Have a lot of thinking time in my hands of late, and my mind went to the issue with vehicles in the current edition. I remember well why
HP were introduced [5e was Parking-lot-hammer], but the ham fisted way
GW applied the change, in typical GQ fashion, swung the pendulum into the opposing wall.
Here's my change.
Things are the same as is now, until immediately after you make your penetration roll.
Glancing hits are now a -2 modifier on the table.
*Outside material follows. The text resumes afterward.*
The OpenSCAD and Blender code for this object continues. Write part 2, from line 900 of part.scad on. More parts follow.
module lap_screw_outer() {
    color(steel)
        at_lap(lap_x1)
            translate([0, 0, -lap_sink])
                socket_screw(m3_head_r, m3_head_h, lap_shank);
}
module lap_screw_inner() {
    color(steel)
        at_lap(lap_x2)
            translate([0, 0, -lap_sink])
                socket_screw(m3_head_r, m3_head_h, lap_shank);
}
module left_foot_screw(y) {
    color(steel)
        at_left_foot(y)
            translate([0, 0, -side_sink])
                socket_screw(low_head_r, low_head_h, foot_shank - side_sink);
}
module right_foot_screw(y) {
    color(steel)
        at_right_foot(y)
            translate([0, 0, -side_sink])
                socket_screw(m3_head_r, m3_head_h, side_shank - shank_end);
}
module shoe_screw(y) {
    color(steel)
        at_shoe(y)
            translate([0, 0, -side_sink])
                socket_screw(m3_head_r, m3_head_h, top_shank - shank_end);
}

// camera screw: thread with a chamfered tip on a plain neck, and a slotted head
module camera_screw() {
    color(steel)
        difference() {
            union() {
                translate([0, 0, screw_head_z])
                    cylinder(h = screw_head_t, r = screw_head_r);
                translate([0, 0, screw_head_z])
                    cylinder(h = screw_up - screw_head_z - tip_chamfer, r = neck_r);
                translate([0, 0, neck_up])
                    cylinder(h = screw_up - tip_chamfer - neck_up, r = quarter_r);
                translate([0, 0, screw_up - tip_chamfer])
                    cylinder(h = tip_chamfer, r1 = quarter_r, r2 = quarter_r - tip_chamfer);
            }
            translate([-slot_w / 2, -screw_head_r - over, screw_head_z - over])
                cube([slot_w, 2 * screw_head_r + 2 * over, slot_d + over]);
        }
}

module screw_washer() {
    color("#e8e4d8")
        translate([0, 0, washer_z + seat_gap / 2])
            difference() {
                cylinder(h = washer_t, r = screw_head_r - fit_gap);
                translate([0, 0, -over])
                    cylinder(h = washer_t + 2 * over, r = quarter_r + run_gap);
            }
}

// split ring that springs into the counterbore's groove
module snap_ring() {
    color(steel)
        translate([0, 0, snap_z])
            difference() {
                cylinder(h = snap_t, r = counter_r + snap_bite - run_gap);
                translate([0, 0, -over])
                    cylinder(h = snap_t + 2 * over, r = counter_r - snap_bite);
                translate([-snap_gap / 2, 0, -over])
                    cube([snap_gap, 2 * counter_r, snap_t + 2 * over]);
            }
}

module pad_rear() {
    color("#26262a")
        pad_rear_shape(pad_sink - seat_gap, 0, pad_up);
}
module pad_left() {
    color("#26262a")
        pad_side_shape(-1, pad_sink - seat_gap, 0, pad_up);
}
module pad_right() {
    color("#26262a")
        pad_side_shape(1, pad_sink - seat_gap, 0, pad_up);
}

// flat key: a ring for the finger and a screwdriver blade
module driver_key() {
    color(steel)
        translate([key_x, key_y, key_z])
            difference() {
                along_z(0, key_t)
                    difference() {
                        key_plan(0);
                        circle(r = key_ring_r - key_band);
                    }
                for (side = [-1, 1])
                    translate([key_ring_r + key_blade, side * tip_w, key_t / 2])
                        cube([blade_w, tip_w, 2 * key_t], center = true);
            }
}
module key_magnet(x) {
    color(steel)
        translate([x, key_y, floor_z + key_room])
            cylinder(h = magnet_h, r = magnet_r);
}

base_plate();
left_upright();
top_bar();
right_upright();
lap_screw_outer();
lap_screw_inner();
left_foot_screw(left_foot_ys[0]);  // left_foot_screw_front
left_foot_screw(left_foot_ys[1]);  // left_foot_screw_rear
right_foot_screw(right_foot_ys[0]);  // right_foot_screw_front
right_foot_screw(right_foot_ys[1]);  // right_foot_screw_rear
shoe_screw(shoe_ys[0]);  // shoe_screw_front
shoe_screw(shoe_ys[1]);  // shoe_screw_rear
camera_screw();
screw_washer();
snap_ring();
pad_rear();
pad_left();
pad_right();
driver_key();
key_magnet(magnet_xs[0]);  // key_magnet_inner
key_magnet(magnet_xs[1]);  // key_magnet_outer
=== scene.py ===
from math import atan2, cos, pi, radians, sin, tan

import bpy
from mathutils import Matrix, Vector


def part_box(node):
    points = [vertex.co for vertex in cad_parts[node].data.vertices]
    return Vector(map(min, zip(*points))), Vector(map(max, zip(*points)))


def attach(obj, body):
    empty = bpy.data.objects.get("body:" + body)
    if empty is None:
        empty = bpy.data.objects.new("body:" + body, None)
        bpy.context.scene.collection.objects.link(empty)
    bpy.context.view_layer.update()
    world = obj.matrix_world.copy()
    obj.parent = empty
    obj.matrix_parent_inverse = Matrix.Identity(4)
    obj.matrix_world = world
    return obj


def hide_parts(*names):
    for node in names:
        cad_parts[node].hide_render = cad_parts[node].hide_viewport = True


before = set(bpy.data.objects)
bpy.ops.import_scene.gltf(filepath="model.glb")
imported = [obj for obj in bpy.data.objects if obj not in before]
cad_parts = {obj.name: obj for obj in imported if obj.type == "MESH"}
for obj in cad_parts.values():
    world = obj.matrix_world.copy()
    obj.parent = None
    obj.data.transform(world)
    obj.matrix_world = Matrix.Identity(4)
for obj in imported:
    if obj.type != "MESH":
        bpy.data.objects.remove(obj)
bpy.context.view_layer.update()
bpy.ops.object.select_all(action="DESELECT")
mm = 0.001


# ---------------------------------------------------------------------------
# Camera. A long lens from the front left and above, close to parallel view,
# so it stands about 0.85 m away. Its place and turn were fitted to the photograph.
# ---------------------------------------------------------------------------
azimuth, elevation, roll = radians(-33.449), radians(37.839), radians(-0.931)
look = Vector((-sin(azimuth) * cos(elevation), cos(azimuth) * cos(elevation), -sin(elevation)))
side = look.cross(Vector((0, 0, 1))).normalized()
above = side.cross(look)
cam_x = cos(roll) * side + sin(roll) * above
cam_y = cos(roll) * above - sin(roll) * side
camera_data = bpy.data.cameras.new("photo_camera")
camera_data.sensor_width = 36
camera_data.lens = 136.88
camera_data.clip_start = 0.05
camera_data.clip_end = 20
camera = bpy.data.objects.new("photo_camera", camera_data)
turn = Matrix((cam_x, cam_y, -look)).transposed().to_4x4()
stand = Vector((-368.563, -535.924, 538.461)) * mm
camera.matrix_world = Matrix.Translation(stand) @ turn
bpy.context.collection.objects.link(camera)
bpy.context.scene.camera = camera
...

Weapons and attacks which are
AP- are a -1 modifier on the table.
Damage table
1-3 Shaken: Vehicle can only snap fire
4 Stunned: Vehicle halves movement distances, only Snap Fire
5 Drive Damage: 1 HP of damage, vehicle gets a Drive Damage token
6 Weapon Damage: 1 HP of damage, random weapon gets a Weapon Damage token
7 Critical Damage: 1d3 HP of damage
Drive Damage Token: vehicle suffers a -2" penalty to all movement distances, which does effect its effective combat/cruising speed. Multiple tokens are cumulative.
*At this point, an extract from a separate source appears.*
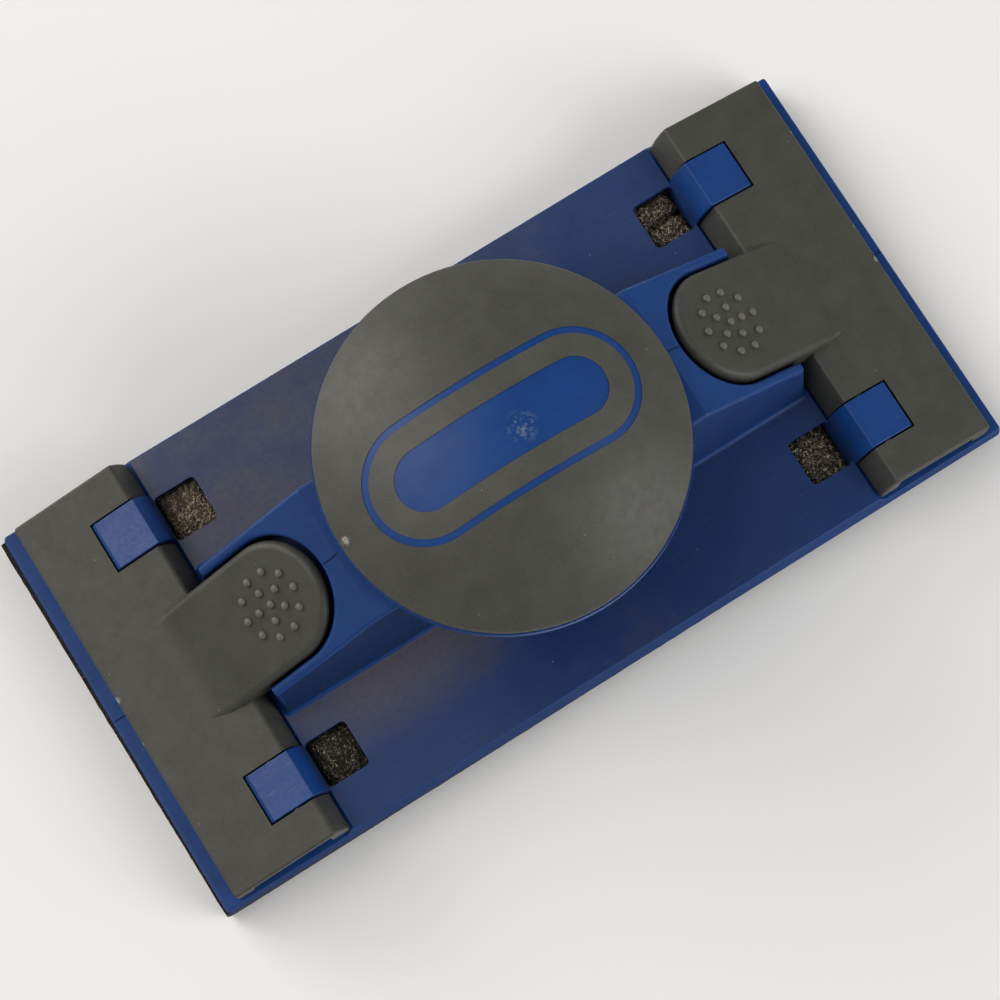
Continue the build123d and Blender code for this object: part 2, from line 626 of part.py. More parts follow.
def knob_band():
    """The gray racetrack band."""
    return one(band_channel() & shell_under_dome(0, BAND_DEPTH))


def knob_inlay():
    """The blue racetrack: ring and centre, with a lip held under the cap."""
    full = racetrack(RING_LENGTH, RING_WIDTH) & shell_under_dome(RING_SUNK, CAP_WALL + INLAY_WALL)
    lip = racetrack(RING_LENGTH + 2 * INLAY_LIP, RING_WIDTH + 2 * INLAY_LIP)
    full += lip & shell_under_dome(CAP_WALL, CAP_WALL + INLAY_WALL)
    return one(full - knob_band())


def knob_gasket():
    """The seal ring between the knob's neck and the spine."""
    ring = Circle(GASKET_RADIUS + GASKET_WIDTH / 2) - Circle(GASKET_RADIUS - GASKET_WIDTH / 2)
    return Pos(0, 0, z_at(SPINE_TOP_RISE)) * extrude(ring, amount=GASKET_HEIGHT)


def knob_screw_places():
    ring = KNOB_SCREW_CIRCLE
    return [(ring, 0), (0, ring), (-ring, 0), (0, -ring)]


def knob_screws():
    """Four pan-head screws, driven upwards from the bay."""
    screws = []
    for x, y in knob_screw_places():
        shank = Cylinder(SCREW_DIAMETER / 2, KNOB_SCREW_LENGTH, align=STANDING)
        head = Cylinder(SCREW_HEAD_DIAMETER / 2, SCREW_HEAD_HEIGHT,
                        align=(Align.CENTER, Align.CENTER, Align.MAX))
        screw = shank + head - cross_drive(-SCREW_HEAD_HEIGHT)
        screws.append(Pos(x, y, z_at(UPPER_BAY_RISE)) * screw)
    return Compound(children=screws)


def cross_drive(height):
    """A cross recess, cut up into a head from its lower face."""
    depth = 1.0
    bars = Box(2.6, 0.7, 2 * depth) + Box(0.7, 2.6, 2 * depth)
    return Pos(0, 0, height) * bars


# ---- underside ----------------------------------------------------------------------------

def sole_screw_places():
    return [(sx * SOLE_SCREW_X, sy * SOLE_SCREW_Y) for sx in (-1, 1) for sy in (-1, 1)]


def countersunk_screw():
    """A countersunk screw, its head's face down at height zero."""
    cone_height = (SCREW_HEAD_DIAMETER - SCREW_DIAMETER) / 2
    head = Cone(SCREW_HEAD_DIAMETER / 2, SCREW_DIAMETER / 2, cone_height,
                align=STANDING)
    shank = Cylinder(SCREW_DIAMETER / 2, SOLE_SCREW_LENGTH, align=STANDING)
    return head + shank


def sole_screws():
    """Four countersunk screws that hold the sole plate."""
    return Compound(children=[Pos(x, y, z_at(-PLATE_HEIGHT)) * (countersunk_screw() - cross_drive(0))
                              for x, y in sole_screw_places()])


def long_strip(y_sign):
    """Hook tape along a long side."""
    outline = RectangleRounded(2 * LONG_STRIP_HALF_X, LONG_STRIP_OUTER_Y - LONG_STRIP_INNER_Y, STRIP_CORNER)
    y = y_sign * (LONG_STRIP_INNER_Y + LONG_STRIP_OUTER_Y) / 2
    return underside_slab(Pos(0, y) * outline, STRIP_THICKNESS)


def end_strip():
    """Hook tape under the right clamp."""
    outline = RectangleRounded(END_STRIP_OUTER_X - END_STRIP_INNER_X, 2 * END_STRIP_HALF_Y, STRIP_CORNER)
    return underside_slab(Pos((END_STRIP_INNER_X + END_STRIP_OUTER_X) / 2, 0) * outline, STRIP_THICKNESS)


def bay_seal():
    """The rubber ring round the magnet bay, in a groove of the sole plate."""
    def outline(side):
        return RectangleRounded(2 * (SEAL_HALF_X + side), 2 * (SEAL_HALF_Y + side), 2.0 + side)
    ring = outline(SEAL_WIDTH / 2) - outline(-SEAL_WIDTH / 2)
    return Pos(0, 0, z_at(SOLE_THICKNESS - PLATE_HEIGHT - SEAL_HEIGHT)) * extrude(ring, amount=SEAL_HEIGHT)


def sole_plate():
    """The flat plate that closes the underside."""
    sole = underside_slab(sole_outline(), SOLE_THICKNESS)
    sole -= bay_seal()
    for y_sign in (-1, 1):
        sole -= long_strip(y_sign)
    for x, y in sole_screw_places():
        sole -= Pos(x, y, z_at(-PLATE_HEIGHT)) * countersunk_screw()
    return one(sole)


def magnet_places():
    pitch = MAGNET_X + MAGNET_DIVIDER
    return [pitch * (i - (MAGNET_COUNT - 1) / 2) for i in range(MAGNET_COUNT)]


def magnet(x, gap=0.0):
    """A block magnet that stands on the sole plate."""
    base = SOLE_THICKNESS - PLATE_HEIGHT
    return block(x - MAGNET_X / 2 - gap, x + MAGNET_X / 2 + gap, -MAGNET_Y / 2 - gap, MAGNET_Y / 2 + gap,
                 base, base + MAGNET_Z)


def yoke_plate(gap=0.0):
    """The steel plate that lies on the magnets."""
    half_x = magnet_places()[-1] + MAGNET_X / 2 + gap
    base = SOLE_THICKNESS - PLATE_HEIGHT + MAGNET_Z
    return block(-half_x, half_x, -MAGNET_Y / 2 - gap, MAGNET_Y / 2 + gap, base, base + YOKE_THICKNESS)


def magnet_tray():
    """The frame round the magnets and the yoke."""
    base = SOLE_THICKNESS - PLATE_HEIGHT
    tray = block(-TRAY_HALF_X, TRAY_HALF_X, -TRAY_HALF_Y, TRAY_HALF_Y, base, base + MAGNET_Z + YOKE_THICKNESS)
    tray = fillet(tray.edges().filter_by(Axis.Z), 1.0)
    for x in magnet_places():
        tray -= magnet(x, MAGNET_GAP)
    return one(tray - yoke_plate(MAGNET_GAP))


# ---- hinge pins, springs, pad -------------------------------------------------------------

def hinge_pin():
    """The right clamp's steel pin, with rounded ends."""
    pin = cross_rod(PIVOT_X, PIVOT_RISE, PIN_DIAMETER, -PIN_HALF, PIN_HALF)
    return chamfer(pin.edges().filter_by(GeomType.CIRCLE), 0.3)


def lever_spring():
    """The coil spring under the right lever."""
    radius = (SPRING_DIAMETER - SPRING_WIRE) / 2
    height = SPRING_TOP_RISE - SPRING_BASE_RISE - SPRING_WIRE
    path = Helix(height / SPRING_TURNS, height, radius)
    wire = Plane(origin=path @ 0, z_dir=path % 0) * Circle(SPRING_WIRE / 2)
    coil = sweep(wire, path=path, is_frenet=True)
    return Pos(SPRING_X, 0, z_at(SPRING_BASE_RISE) + SPRING_WIRE / 2) * coil


def scrub_pad():
    """The soft pad, plain."""
    pad = Pos(0, 0, PAD_THICKNESS / 2) * Box(PAD_LENGTH, PAD_WIDTH, PAD_THICKNESS)
    return fillet(pad.edges().filter_by(Axis.Z), 1.5)


# ---- write --------------------------------------------------------------------------------

def nodes():
    """Every piece by name."""
    pieces = {"base_shell": base_shell(), "sole_plate": sole_plate(), "sole_screws": sole_screws(),
              "bay_seal": bay_seal(), "knob_body": knob_body(), "knob_cap": knob_cap(),
              "knob_band": knob_band(), "knob_inlay": knob_inlay(),
              "knob_gasket": knob_gasket(), "knob_screws": knob_screws(),
              "magnet_tray": magnet_tray(), "yoke_plate": yoke_plate(), "scrub_pad": scrub_pad(),
              "hook_strip_front": long_strip(-1), "hook_strip_back": long_strip(1)}
    for number, x in enumerate(magnet_places(), 1):
        pieces[f"magnet_{number}"] = magnet(x)
    for name, shape in (("clamp", clamp()), ("hinge_pin", hinge_pin()), ("lever_spring", lever_spring()),
                        ("hook_strip", end_strip())):
        pieces[f"{name}_right"], pieces[f"{name}_left"] = both_ends(shape)
    return pieces


os.makedirs("parts", exist_ok=True)
for node, shape in nodes().items():
    export_step(shape, f"parts/{node}.step")
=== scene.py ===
"""Magnetic glass cleaner, hand-held half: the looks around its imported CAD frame."""
import math
import random

import bpy
from mathutils import Matrix, Vector, noise


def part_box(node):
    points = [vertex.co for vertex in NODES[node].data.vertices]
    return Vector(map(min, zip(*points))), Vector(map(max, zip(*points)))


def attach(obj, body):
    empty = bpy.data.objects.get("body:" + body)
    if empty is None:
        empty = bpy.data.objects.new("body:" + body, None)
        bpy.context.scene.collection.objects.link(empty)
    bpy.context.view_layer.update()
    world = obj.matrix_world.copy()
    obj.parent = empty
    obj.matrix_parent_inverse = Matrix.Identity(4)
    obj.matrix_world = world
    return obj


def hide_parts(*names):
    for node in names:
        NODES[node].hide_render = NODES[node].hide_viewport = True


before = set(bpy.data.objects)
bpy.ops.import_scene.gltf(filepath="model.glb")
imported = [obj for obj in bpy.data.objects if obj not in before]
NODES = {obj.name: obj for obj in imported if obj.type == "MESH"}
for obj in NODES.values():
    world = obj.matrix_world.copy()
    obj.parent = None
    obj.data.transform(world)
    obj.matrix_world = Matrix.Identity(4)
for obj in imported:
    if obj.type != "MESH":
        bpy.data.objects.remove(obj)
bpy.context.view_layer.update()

# Sizes are in millimetres unless a name says otherwise; MM turns them into metres.
MM = 0.001
PLATE_HEIGHT = 5.0
PLATE_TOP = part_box("scrub_pad")[1].z + PLATE_HEIGHT * MM      # in metres
# the levers' sloping plane, through a point at the bar
LEVER_SLOPE = math.radians(33.3)
LEVER_FOOT_X, LEVER_FOOT_RISE = 64.3, 4.55
JAW_LINE_X = 54.0       # where the flats of the plate end under the clamps
SPINE_FOOT_Y = 16.0     # the spine's foot at the plate, away from the middle
CLAMP_END_X = 77.0      # the outer edge of the clamps' top
CLAMP_TOP_Z = 13.1      # and its height

# ---- camera and light ---------------------------------------------------------------------

EYE = Vector((-47.9, -81.7, 495.4)) * MM
AIM = Vector((-2.3, -2.6, 11.0)) * MM
ROLL = math.radians(2.09)
LENS = 101.4

scene = bpy.context.scene
scene.view_settings.view_transform = "Standard"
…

Weapon Damage Token: Weapon gains the get hot rule. If it already had the rule, there is a -1 modifier to the roll. Multiple tokens are cumulative.
Haywire functions differently now.
1. Roll to hit, if you do, roll on haywire table
Haywire Table
1. No effect
2. Shaken
3. Stunned
4. Drive malfunction: vehicle moves in a random direction in its next movement phase, determined by the scatter dice. If a hit is rolled, it takes 1 HP of damage, and gets a Drive Damage token
5. Weapon Malfunction - random weapon may not be used for a turn.
6. Systems overload: 1 HP of damage, +1 on the table for the next Haywire attack resolved against the vehicle.
Grav weapons cause a Crew Stunned result against vehicles.
This is part 1 of things. These changes alone make vehicles more survivable, whilst hopefully promoting the use of dedicated anti-vehicle weaponry.
Next update will be adding repair units, similar to tech-priests, to factions lacking one. Tau get a repair drone,
CWE a bonesinger, etc. Flyers will get addressed on how they interact with the table.